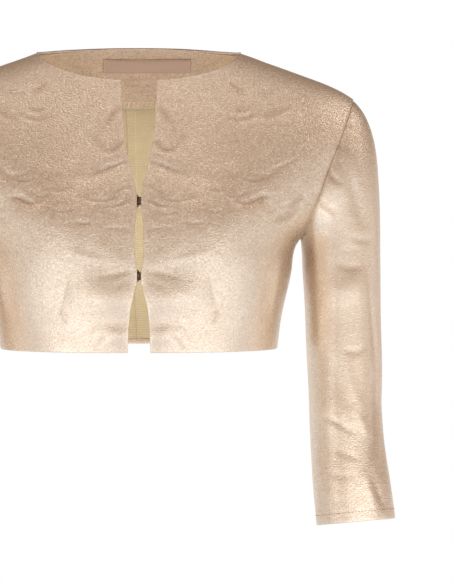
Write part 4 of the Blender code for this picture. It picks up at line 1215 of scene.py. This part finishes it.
# Sewing
sewing = dict(
    cuffPitch=0.0030, cuffThread=0.00024, labelPitch=0.0018, labelThread=0.00014,
    lockPitch=0.0023, lockThread=0.00040, lockFoot=0.012, lockHead=0.165, lockReach=0.97,
    hemPitch=0.0024, hemThread=0.00020, hemFoot=0.035, hemHead=0.125, hemReach=0.955,
    pleatTop=(-0.0035, -0.052), pleatFoot=(-0.0022, -0.137), pleatStitches=34, pleatThread=0.00022,
    seamSunk=0.0009, seamThread=0.0007, neckSeamShadow=(0.0, -0.0008, 0.0006), neckSeamShadowThread=0.00042,
)


# Running stitches along a line: the first part of each step is thread, the rest is the gap
def runningStitches(name, path, outwards, fill, radius, lift, surface, closed=False):
    starts = path if closed else path[:-1]
    follow = np.roll(path, -1, 0) if closed else path[1:]
    if not closed:
        outwards = outwards[:-1]
    piece = stitchPiece(name, starts, starts + (follow - starts) * fill, outwards, radius, lift, surface)
    return finishPiece(piece, "leather")


# Cuff topstitch: on each column the point a fixed way above the cuff
def sewCuffs():
    at = np.argmax(fromCuff < sleeves["topstitch"], axis=0)
    columns = np.arange(sleeveOuter.shape[1])
    high, low = fromCuff[at - 1, columns], fromCuff[at, columns]
    f = ((high - sleeves["topstitch"]) / (high - low))[:, None]
    line = sleeveOuter[at - 1, columns] * (1 - f) + sleeveOuter[at, columns] * f
    path = spaced(line, sewing["cuffPitch"], closed=True)
    normals = nearestOutwards(sleeveOutwards[at, columns], path, line)
    path = path + normals * 0.00002
    for side, turn in (("left", np.ones(3)), ("right", np.array([-1.0, 1, 1]))):
        name, look = "cuff_stitches_" + side, (0.62, sewing["cuffThread"], 0.00010, darkThread)
        runningStitches(name, path * turn, normals * turn, *look, closed=True)


# Overlock stitches: in each step a slanted thread from the lower line to the upper one, and a thread
# along each line
def overlock(name, lower, upper, pitch, radius, lift, outwards):
    at = np.linspace(0, 1, int(walked(lower[None], 1)[0, -1] / pitch))

    def pick(line):
        return np.stack([np.interp(at, np.linspace(0, 1, len(line)), line[:, k]) for k in range(3)], -1)

    foot, head, out = pick(lower), pick(upper), unit(pick(outwards))
    starts = np.concatenate([foot[:-1], head[:-1], foot[:-1]])
    ends = np.concatenate([head[:-1] * 0.5 + head[1:] * 0.5, head[1:], foot[1:]])
    out = np.concatenate([out[:-1]] * 3)
    finishPiece(stitchPiece(name, starts, ends, out, radius, lift, paleThread), "lining")


# Overlock along the facing's foot, and along the hem inside the back
def sewInside():
    across = np.linspace(-1, 1, 321) * facing["width"] * sewing["lockReach"]
    foot = facingFoot(across)
    lower, upper = (
        clothLayer(1, across, ring, facingDepth(ring, foot) + 0.0002, backRelief)
        for ring in (foot + sewing["lockFoot"], foot + sewing["lockHead"])
    )
    inwards = toSide(across, -bodiceOutward(1, np.abs(across), foot))
    overlock("facing_overlock", lower, upper, sewing["lockPitch"], sewing["lockThread"], 0.00025, inwards)
    across = np.linspace(-1, 1, 321) * sewing["hemReach"]
    inwards = toSide(across, -bodiceOutward(1, np.abs(across), 0 * across))
    lower, upper = (
        clothLayer(1, across, ring, cloth["leatherWall"] + 0.0001, backRelief)
        for ring in (sewing["hemFoot"], sewing["hemHead"])
    )
    overlock("hem_overlock", lower, upper, sewing["hemPitch"], sewing["hemThread"], 0.00020, inwards)


# Row of small stitches that holds the upper part of the pleat
def sewPleat():
    x, z = np.linspace(sewing["pleatTop"], sewing["pleatFoot"], sewing["pleatStitches"]).T
    placed = liningFar.reshape(-1, 3)
    near = np.argmin(np.hypot(placed[:, 0] - x[:, None], placed[:, 2] - z[:, None]), axis=1)
    path = np.stack([x, placed[near, 1], z], -1)
    inwards = np.broadcast_to(np.array([0.0, -1.0, 0.0]), path.shape)
    path = path + inwards * 0.0002
    runningStitches("pleat_stitches", path, inwards, 0.6, sewing["pleatThread"], 0.00015, paleThread)


def sewLabel():
    inset = label["inset"]
    left, right = label["left"] + inset, label["right"] - inset
    foot, top = label["foot"] + inset, label["top"] - inset
    count = int((right - left) / sewing["labelPitch"])
    for name, x, z, surface in (
        ("label_stitches_foot", np.linspace(left, right, count), np.full(count, foot), darkThread),
        ("label_stitches_top", np.linspace(left, right, count), np.full(count, top), darkThread),
        ("label_stitches_right", np.full(8, right), np.linspace(foot, top, 8), paleThread),
        ("label_stitches_left", np.full(8, left), np.linspace(foot, top, 8), paleThread),
    ):
        path = labelPoints(x, z, cloth["labelWall"] * 0.5 + 0.0001)
        inwards = unit(np.stack([0 * x, 0 * x - 1, 0 * x + 0.1], -1))
        runningStitches(name, path, inwards, 0.66, sewing["labelThread"], 0.00012, surface)


# Seam lines: a thread closes the slit between two panels, sunk a little below the surface. Along
# the back of the neck a dark thread marks the facing's seam and is painted shadow of the rolled edge
def sewSeams():
    below, above = frontRows < cloth["underarmRing"] + 1e-9, frontRows > cloth["shoulderRing"] - 1e-9
    frontEdge, backEdge = frontOuter[:, -1], backOuter[:, -1]
    outwards = unit(frontOutwards[:, -1] + backOutwards[:, -1])
    middle = (frontEdge + backEdge) / 2 - outwards * sewing["seamSunk"]
    loop = armholeLoop + towardsArmhole(armholeLoop) * sewing["seamSunk"]
    # Dark line along the back neck edge: the facing's seam and painted shadow of the rolled edge
    neck = backOuter[-1][4:-4] + np.array(sewing["neckSeamShadow"])
    level, steep = (0.0, 1.0, 0.15), (0.4, 0.1, 0.0)
    seams = []
    for side, turn in (("left", np.ones(3)), ("right", np.array([-1.0, 1, 1]))):
        seams += [
            ("side_seam_" + side, middle[below] * turn, sewing["seamThread"], False, level),
            ("shoulder_seam_" + side, middle[above] * turn, sewing["seamThread"], False, level),
            ("armhole_seam_" + side, loop * turn, sewing["seamThread"], True, steep),
        ]
    for name, path, radius, closed, up in (*seams, ("neck_seam_shadow", neck, sewing["neckSeamShadowThread"], False, level)):
        points, quads = tubeAlong(path, radius, 8, closed, up)
        finishPiece(meshPiece(name, points, quads, [seamThread]), "leather")


sewCuffs()
sewInside()
sewPleat()
sewLabel()
sewSeams()
print("sewing made")

for nodeName in ("hook_upper", "bar_upper", "hook_lower", "bar_lower"):
    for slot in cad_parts[nodeName].material_slots:
        slot.material = hookMetal
print("hooks finished")


# Camera, lights and floor
view = dict(place=(0.0, -2.5, -0.1683), focal=2688.0, imageHeight=584, aside=87.0, down=58.0)
camera = bpy.data.objects.new("camera", bpy.data.cameras.new("camera"))
bpy.context.scene.collection.objects.link(camera)
camera.data.sensor_width = 36
camera.data.lens = view["focal"] * 36 / view["imageHeight"]
camera.matrix_world = (
    Matrix.Translation(view["place"])
    @ Matrix.Rotation(-math.atan(view["aside"] / view["focal"]), 4, "Z")
    @ Matrix.Rotation(math.pi / 2 - math.atan(view["down"] / view["focal"]), 4, "X")
)
bpy.context.scene.camera = camera
bpy.context.scene.view_settings.view_transform = "Standard"

# Area lights: place, aim, width and height, watts, colour. The low and cuff ones are the large
# panels that the lower body and the sleeves mirror, the neck and facing ones those of the chest top
lights = dict(
    lowLeft=((0.40, -0.38, -0.430), (0.40, 0.0, -0.430), (0.70, 0.31), 0.34, (1.0, 0.985, 0.950)),
    lowRight=((-0.40, -0.38, -0.430), (-0.40, 0.0, -0.430), (0.70, 0.31), 0.34, (1.0, 0.985, 0.950)),
    cuffLeft=((0.29, -0.24, -0.455), (0.26, 0.0, -0.455), (0.32, 0.21), 0.085, (1.0, 1.0, 1.0)),
    cuffRight=((-0.29, -0.24, -0.455), (-0.26, 0.0, -0.455), (0.32, 0.21), 0.085, (1.0, 1.0, 1.0)),
    facingFront=((0.0, -0.50, 0.085), (0.0, 0.08, 0.0), (0.14, 0.10), 0.016, (1.0, 0.98, 0.94)),
    neckLeft=((0.20, -0.70, 0.64), (0.20, 0.0, 0.64), (0.28, 0.36), 0.36, (1.0, 0.89, 0.77)),
    neckRight=((-0.20, -0.70, 0.64), (-0.20, 0.0, 0.64), (0.28, 0.36), 0.36, (1.0, 0.89, 0.77)),
    top=((0.0, -0.2, 1.3), (0.0, 0.0, -0.1), (1.0, 0.7), 2.2, (1.0, 0.95, 0.90)),
    sideLeft=((1.3, 0.15, 0.90), (0.2, 0.0, -0.1), (0.8, 0.6), 2.6, (1.0, 0.93, 0.87)),
    sideRight=((-1.3, 0.15, 0.90), (-0.2, 0.0, -0.1), (0.8, 0.6), 2.6, (1.0, 0.93, 0.87)),
    behind=((0.0, 1.5, -0.3), (0.0, 0.0, -0.25), (2.0, 0.9), 1.2, (1.0, 0.98, 0.96)),
    insideFill=((0.0, -0.045, -0.145), (0.0, 0.1, -0.145), (0.14, 0.16), 0.20, (1.0, 1.0, 1.0)),
)
for name, (place, aim, size, power, colour) in lights.items():
    data = bpy.data.lights.new(name, "AREA")
    data.shape, data.size, data.size_y = "RECTANGLE", size[0], size[1]
    data.energy, data.color = power, colour
    lamp = bpy.data.objects.new(name, data)
    lamp.location = place
    lamp.rotation_euler = (Vector(aim) - Vector(place)).to_track_quat("-Z", "Y").to_euler()
    lamp.visible_camera = False
    lamp.visible_glossy = name != "insideFill"      # the fill lights the lining and isn't mirrored
    bpy.context.scene.collection.objects.link(lamp)

# World: white to the camera, and to everything else a soft gradient by height, bright low and dark a
# little above the horizon, and dimmer behind the jacket
world = bpy.data.worlds.new("studio")
bpy.context.scene.world = world
world.use_nodes = True
air = world.node_tree
air.nodes.clear()
direction = addNode(air, "ShaderNodeTexCoord").outputs["Generated"]
_, depth, height = addNode(air, "ShaderNodeSeparateXYZ", {0: direction}).outputs
ramp = addNode(air, "ShaderNodeValToRGB", {0: addMath(air, "MULTIPLY_ADD", height, 0.5, 0.5)})
stops = [
    (0.0, (0.80, 0.81, 0.83)), (0.35, (0.84, 0.85, 0.87)), (0.50, (0.76, 0.67, 0.595)),
    (0.59, (0.47, 0.345, 0.256)), (0.70, (0.21, 0.145, 0.102)), (0.82, (0.38, 0.275, 0.205)),
    (0.92, (0.30, 0.225, 0.178)), (1.0, (0.44, 0.36, 0.30)),
]
for place, colour in stops[1:-1]:
    ramp.color_ramp.elements.new(place)
for stop, (place, colour) in zip(sorted(ramp.color_ramp.elements, key=lambda e: e.position), stops):
    stop.position, stop.color = place, (*colour, 1)
wall = addNode(air, "ShaderNodeMapRange", {0: depth, 1: 0.2, 2: 1.0, 3: 1.2, 4: 0.84}).outputs[0]
soft = addNode(air, "ShaderNodeBackground", {"Color": ramp.outputs[0], "Strength": wall})
plain = addNode(air, "ShaderNodeBackground", {"Color": (1, 1, 1, 1), "Strength": 1.0})
seen = addNode(air, "ShaderNodeLightPath").outputs["Is Camera Ray"]
either = addNode(air, "ShaderNodeMixShader", {0: seen, 1: soft.outputs[0], 2: plain.outputs[0]})
air.links.new(either.outputs[0], addNode(air, "ShaderNodeOutputWorld").inputs[0])

# Plain pale floor below the cuffs, out of the photograph's view
floor = dict(z=-0.62, halfWidth=2.2, near=-2.2, far=0.9, pale=(0.50, 0.53, 0.56), deep=(0.46, 0.49, 0.52))
floorLook, floorTree, floorShader = newMaterial("paleFloor")
speck = addNoise(floorTree, objectPlace(floorTree), 3.0)
speckled = mixColours(floorTree, speck, floor["deep"], floor["pale"])
floorTree.links.new(speckled, floorShader.inputs["Base Color"])
floorShader.inputs["Roughness"].default_value = 0.7
floorShader.inputs["Emission Color"].default_value = (1.0, 1.0, 1.0, 1)
floorShader.inputs["Emission Strength"].default_value = 0.46
places = ((-1, "near"), (1, "near"), (1, "far"), (-1, "far"))
corners = [(x * floor["halfWidth"], floor[y], floor["z"]) for x, y in places]
stage = meshPiece("floor", corners, [[0, 1, 2, 3]], [floorLook])
print("camera, lights and floor made")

#####

- Aim -
Copy out each line of the listing that holds "scene".

- Task result -
Write part 4 of the Blender code for this picture. It picks up at line 1215 of scene.py. This part finishes it.
bpy.context.scene.collection.objects.link(camera)
bpy.context.scene.camera = camera
bpy.context.scene.view_settings.view_transform = "Standard"
    bpy.context.scene.collection.objects.link(lamp)
bpy.context.scene.world = world